AUSTIN, TX: MGM Resorts International, the hotels and gaming group, believes that "theming" the customer experience plays a key role in ensuring consumers remain excited and engaged when visiting Las Vegas.
Thomas Fanger, VP Multimedia at MGM Resorts, discussed this subject at MediaPost's OMMA @ SXSW event held during the 2017 South by Southwest (SXSW) Conference.
"We're more than just in the entertainment business. We're in the 'holy-shit' business … We want you to leave Vegas saying, 'Holy shit,'" he said. (For more details, read Warc's exclusive report: How MGM Resorts delivers "holy-shit" experiences.)
Drilling down into this notion, he suggested the base currency for the MGM brand is that guests at its properties have their needs truly met.
"It's all about the guest experience. If we can serve them the experience they're looking for, we can get them to engage – and, hopefully, spend a couple of bucks," Fanger said.
That process is assisted by developing "guest personas" – a form of segmentation helping each consumer feel like he or she is receiving the star treatment. "Everybody wants to be a VIP in Vegas," Fanger explained.
As an example of how this strategy plays out in practice, he discussed one way the firm turns its personas into meaningful messaging at its properties.
"Everybody comes to Vegas for something different. You're there to gamble; you're there to go to the spa; you're there to shop; you're there to get dinner; see a show; get a drink," Fanger said.

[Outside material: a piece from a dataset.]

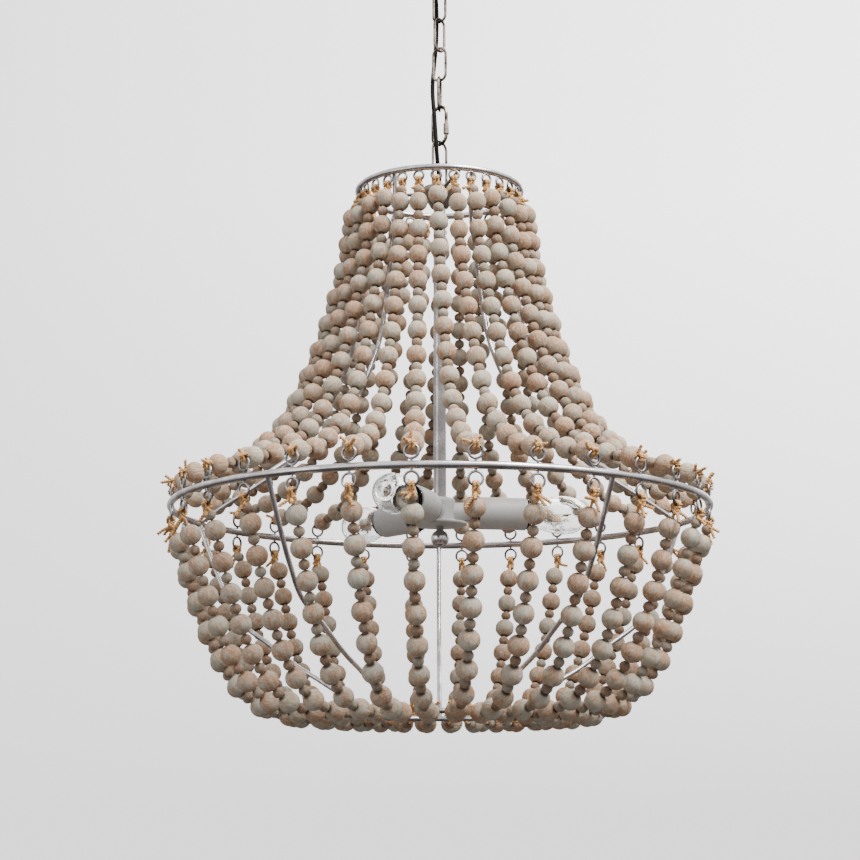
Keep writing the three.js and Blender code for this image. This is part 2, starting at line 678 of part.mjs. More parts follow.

"We want to 'theme' the experience to what they're there for. From their mobile experience on the website to the television experience in the guest room, that can easily be 'themed' for what you're there for. When I say 'themed', I mean served up the right targeted advertising for why you're there."
As the sources of customer insight on offer – a list that could soon span everything from mobile apps to voice-activated technology installed in rooms – continues growing, the opportunities for true personalization are growing all the time.
MGM, Fanger reported, is working hard to find the significant signals contained within the "ton of data" at its disposal. "We are slowly, but surely, figuring it out," Fanger said. "But things change all the time," he added.